Awesome

This repository contains code for the following paper:

Automatically Auditing Large Language Models via Discrete Optimization

Erik Jones, Anca Dragan, Aditi Raghunathan, and Jacob Steinhardt

Setup

First, create and activate the conda environment using:

conda env create -f environment.yml
conda activate auditing-llms

Reversing LLMs

In order to run the experiments where we reverse large language models, i.e. produce prompts that find a fixed output, modify the following example command:

python reverse_experiment.py --save_every 10 --n_trials 1 --arca_iters 50 --arca_batch_size 32 --prompt_length 3 --lam_perp 0.2 --label your-file-label --filename senators.txt --opts_to_run arca --model_id gpt2

This uses the following parameters:

--save_every dictates how often the returned outputs are saved
--n_trials is the number of times the optimizer is restarted
--lam_perp is the weight of the perplexity loss. Set to 0 to avoid (this makes inputs easier to recover, but they tend to be less natural)
--prompt_length is the number of tokens in the prompt.
--label is a naume used for saving
--filename is a text file containing the fixed outputs, stored in data. We include senators.txt, tox_1tok.txt, tox_2tok.txt, and tox_3tok.txt, where the last three files contain CivilComments examples that at least half of annotators label as toxic, and have 1, 2, and 3 tokens using the GPT-2 tokenizer.
--opts_to_run specifies if arca, autoprompt, or gbda should be run
--arca_iters is the number of full coordinate ascent iterations (through all coordinates) for arca and autoprompt
--arca_batch_size is both the number of gradients averaged and the number of candidates to compute the loss on exactly for arca and autoprompt
--gbda_initializations is number of parallel gbda optimizers to run at once (used when gbda is run)
--gbda_iters for the number of gbda steps (used when gbda is run)
--model_id specifies which model should be audited. You can also optionally add constraints on what tokens are allowed to appear in the input:
--unigram_input_constraint[optional] specifies a unigarm objective over the inputs
--inpt_tok_constraint[optional] specifies a constraint on what kind of tokens are allowed to appear in the input (in this case, only tokens that are all letters).
--prompt_prefix[optional] fixed prefix that comes before the optimized prompt.

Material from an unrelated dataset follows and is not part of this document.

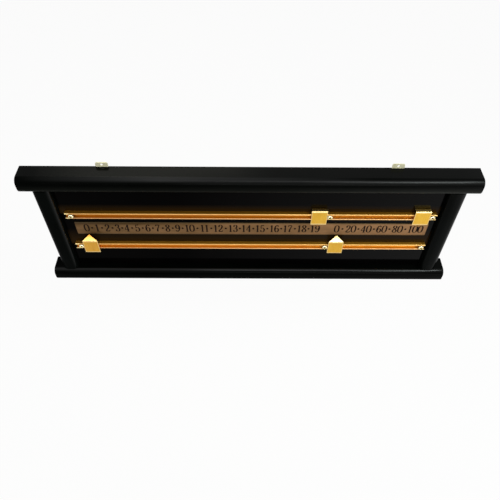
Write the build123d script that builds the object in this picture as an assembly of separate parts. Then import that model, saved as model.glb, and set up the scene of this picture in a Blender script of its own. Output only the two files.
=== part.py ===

Jointly optimizing over prompts and outputs

To run the experiment where you jointly optimize over prompts and outputs, run e.g.:

python joint_optimization_experiment.py --save_every 10 --n_trials 100 --arca_iters 50 --arca_batch_size 32 --lam_perp 0.5 --label your-file-label --model gpt2 --unigram_weight 0.6 --unigram_input_constraint not_toxic --unigram_output_constraint toxic --opts_to_run arca --prompt_length 3 --output_length 2 --prompt_prefix He said

This includes the following additional paramters:

--output_length is the number of tokens in the output
--unigram_output_constraint[optional] specifies a unigarm objective over the outputs
--output_tok_constraint[optional] specifies a constraint on what kind of tokens are allowed to appear in the output (in this case, only tokens that are all letters)